Parts arrived from Snyder’s. Terminal box and grommet, bulbs, safety fuse mount set, positive and negative battery cable & strap and two blade aluminum fan (has nothing to do with electrical issues).

1. Had battery tested – no problems found
2. Headlights have repro sockets. As per Les Andrews book, soldered ground wires to bulb sockets and grounded them to headlight buckets.
3. Installed safety fuse mount set.
4. Removed hood, drained cooling system, loosened hoses, pulled radiator out of way
5. With belt disconnected ran a “motor” test on the generator. Generator ‘motors’ as it should. Installed fan blade, buttoned everything up, and adjusted fan belt for ½ inch play. At this point, cooling system remains drained.
6. Removed old damaged terminal box from firewall.
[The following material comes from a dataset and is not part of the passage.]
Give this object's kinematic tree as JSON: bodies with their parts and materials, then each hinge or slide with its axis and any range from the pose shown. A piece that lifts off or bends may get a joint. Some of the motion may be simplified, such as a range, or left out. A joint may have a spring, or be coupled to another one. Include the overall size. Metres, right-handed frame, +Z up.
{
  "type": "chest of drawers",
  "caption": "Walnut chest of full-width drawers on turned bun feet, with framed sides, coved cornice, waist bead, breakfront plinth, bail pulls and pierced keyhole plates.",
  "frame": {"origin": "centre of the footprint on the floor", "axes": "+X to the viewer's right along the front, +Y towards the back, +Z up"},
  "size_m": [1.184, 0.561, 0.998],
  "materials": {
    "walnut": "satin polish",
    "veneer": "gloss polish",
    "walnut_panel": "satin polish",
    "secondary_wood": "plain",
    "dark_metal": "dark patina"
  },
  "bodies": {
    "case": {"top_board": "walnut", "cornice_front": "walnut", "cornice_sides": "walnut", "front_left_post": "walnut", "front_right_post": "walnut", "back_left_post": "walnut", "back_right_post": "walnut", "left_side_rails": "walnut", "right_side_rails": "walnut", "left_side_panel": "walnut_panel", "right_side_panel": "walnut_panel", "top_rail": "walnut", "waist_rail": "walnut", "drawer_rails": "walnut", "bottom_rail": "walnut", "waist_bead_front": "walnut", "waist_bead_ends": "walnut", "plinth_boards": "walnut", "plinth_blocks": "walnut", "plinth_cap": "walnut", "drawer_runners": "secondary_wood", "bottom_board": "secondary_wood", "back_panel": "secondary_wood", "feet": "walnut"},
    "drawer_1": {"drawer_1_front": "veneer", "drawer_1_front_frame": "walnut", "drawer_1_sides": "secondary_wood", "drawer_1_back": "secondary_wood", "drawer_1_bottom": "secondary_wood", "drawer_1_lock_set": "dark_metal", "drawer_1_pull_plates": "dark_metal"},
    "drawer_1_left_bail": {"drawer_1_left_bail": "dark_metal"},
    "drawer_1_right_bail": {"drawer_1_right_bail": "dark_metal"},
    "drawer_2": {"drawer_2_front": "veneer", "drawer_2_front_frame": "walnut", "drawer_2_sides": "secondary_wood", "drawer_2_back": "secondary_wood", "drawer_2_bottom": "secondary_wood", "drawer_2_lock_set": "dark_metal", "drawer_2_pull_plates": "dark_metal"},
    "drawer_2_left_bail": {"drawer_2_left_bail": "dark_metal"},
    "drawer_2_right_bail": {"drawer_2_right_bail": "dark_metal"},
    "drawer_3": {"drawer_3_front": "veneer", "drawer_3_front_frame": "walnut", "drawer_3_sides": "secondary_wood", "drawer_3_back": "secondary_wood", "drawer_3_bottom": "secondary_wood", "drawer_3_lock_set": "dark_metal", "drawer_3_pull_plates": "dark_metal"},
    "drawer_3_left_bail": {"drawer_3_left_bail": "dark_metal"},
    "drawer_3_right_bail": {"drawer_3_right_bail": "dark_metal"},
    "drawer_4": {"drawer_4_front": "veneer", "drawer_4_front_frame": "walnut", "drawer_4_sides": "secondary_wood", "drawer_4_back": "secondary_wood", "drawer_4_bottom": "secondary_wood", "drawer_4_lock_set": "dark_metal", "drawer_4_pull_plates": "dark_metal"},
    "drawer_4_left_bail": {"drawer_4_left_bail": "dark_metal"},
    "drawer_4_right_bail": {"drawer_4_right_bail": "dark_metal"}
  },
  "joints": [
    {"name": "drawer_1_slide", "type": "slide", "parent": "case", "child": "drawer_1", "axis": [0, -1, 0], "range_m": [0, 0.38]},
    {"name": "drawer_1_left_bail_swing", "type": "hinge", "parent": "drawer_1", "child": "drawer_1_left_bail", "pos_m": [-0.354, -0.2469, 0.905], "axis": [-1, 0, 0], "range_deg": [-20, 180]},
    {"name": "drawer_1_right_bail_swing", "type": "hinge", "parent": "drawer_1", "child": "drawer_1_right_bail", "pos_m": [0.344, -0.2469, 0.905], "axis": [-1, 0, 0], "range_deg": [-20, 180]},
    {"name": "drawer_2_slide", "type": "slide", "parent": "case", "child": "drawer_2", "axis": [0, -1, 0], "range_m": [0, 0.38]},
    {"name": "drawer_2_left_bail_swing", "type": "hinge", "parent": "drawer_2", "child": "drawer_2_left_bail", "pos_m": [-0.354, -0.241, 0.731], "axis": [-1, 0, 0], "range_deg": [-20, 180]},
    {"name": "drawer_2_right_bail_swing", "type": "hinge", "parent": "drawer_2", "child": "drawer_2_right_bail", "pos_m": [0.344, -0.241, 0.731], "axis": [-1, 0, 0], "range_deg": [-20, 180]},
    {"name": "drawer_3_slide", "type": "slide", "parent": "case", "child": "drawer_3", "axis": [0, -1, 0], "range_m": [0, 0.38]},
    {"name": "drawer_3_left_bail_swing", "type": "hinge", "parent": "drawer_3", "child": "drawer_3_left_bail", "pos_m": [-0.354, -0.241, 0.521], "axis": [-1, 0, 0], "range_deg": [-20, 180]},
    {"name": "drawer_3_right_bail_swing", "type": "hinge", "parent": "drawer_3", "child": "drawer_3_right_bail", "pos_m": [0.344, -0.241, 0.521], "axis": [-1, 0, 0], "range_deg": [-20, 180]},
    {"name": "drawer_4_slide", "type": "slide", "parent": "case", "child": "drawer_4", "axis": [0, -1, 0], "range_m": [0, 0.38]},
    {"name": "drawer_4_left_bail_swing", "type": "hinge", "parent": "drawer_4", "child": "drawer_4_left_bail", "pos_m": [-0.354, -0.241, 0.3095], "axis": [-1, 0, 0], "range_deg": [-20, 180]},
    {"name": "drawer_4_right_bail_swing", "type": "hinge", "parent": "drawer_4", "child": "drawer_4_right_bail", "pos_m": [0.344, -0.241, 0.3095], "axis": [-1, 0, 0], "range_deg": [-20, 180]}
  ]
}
The darned thing fell apart in the process.
7. Removed cylinder head bolt holding ignition cable to head, removed distributor from engine, unscrewed distributor from ignition cable. Slid new terminal box, grommet and ignition cable hold down clamp onto ignition cable.
8. Closely inspected all wiring to/from terminal box. Visually, wiring appears to be good, however, at this stage of the game it can’t hurt to replace with new wiring. Order has been placed. In the interim, re-installed existing wiring to new terminal box. Insured metal conduit, holding the cut-out to terminal box wires, was clear of terminal box post. Re-installed all parts.
9. Filled cooling system.
10. Installed new battery cables and fired her up. Started on 2nd turn of the engine.
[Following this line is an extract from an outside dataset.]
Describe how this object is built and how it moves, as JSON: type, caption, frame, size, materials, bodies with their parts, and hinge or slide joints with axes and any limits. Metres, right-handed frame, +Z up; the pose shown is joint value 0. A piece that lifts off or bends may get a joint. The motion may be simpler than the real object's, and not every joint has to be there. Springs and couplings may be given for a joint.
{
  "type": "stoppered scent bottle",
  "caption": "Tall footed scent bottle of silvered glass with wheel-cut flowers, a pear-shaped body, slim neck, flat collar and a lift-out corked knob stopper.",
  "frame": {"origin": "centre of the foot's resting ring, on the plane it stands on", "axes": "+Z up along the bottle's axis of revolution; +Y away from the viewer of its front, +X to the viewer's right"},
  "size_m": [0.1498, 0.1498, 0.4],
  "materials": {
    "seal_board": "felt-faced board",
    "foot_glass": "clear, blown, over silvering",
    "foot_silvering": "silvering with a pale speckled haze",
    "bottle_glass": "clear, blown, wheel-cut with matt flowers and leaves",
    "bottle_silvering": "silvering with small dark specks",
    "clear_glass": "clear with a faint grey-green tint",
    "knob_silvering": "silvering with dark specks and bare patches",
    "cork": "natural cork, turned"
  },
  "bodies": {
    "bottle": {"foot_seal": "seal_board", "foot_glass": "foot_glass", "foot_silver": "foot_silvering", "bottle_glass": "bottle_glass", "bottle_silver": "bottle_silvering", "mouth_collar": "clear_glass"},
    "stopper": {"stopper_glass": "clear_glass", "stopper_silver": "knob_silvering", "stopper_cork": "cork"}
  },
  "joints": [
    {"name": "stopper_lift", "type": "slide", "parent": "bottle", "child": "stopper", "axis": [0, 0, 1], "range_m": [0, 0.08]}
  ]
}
Checked voltage readings as follows:
With car off 6.2 volts at all points in system except armature side of cut-out which reads 0 (normal). Amp gauge reads 0.

With car at idle: 6.3 volts at all points except the + side of coil (red wire) which reads 5 volts. Amp gauge reads +1 with lights off -10 with lights on.

With car at high idle:
8 volts at starter
8.2 volts at fuse
8.2 volts other side of fuse
8.8 at cutout battery side
9.5 at cutout armature side
9 at both terminal box posts
9 at coil negative side (black wire)
7 at coil positive side (red wire)
Amp gauge reads +4 with lights off -10 with lights on.


With idle adjusted higher:
8.8 at starter and fuse (both sides)
9 at cutout battery side
9.8 at cutout armature side
9 both terminal box posts
9 coil negative side
7 coil positive side
Amp gauge reads +4 with lights off -10 with lights on.

With car back to normal idle:
6.2 volts everywhere except 4.2 volts at coil positive side,
Amp gauge reads +4 with lights off -10 with lights on.


Turned on the lights, backed her out of the garage and went for a long drive. Amp gauge at -10, turned off lights amp gauge went to +4. Turned high beams on for remainder of journey (switching between high, low and cowl lights while applying brakes etc). No fluctuations of amp gauge. No burnt out bulbs. Car ran great.
Don’t know how to interpret the low voltage reading at the plus side of the coil other than to assume 1) it's normal, or, 2)there’s a problem with the wiring at the terminal box post or 3)???? Also, still have no idea what's causing the voltage to fluctuate.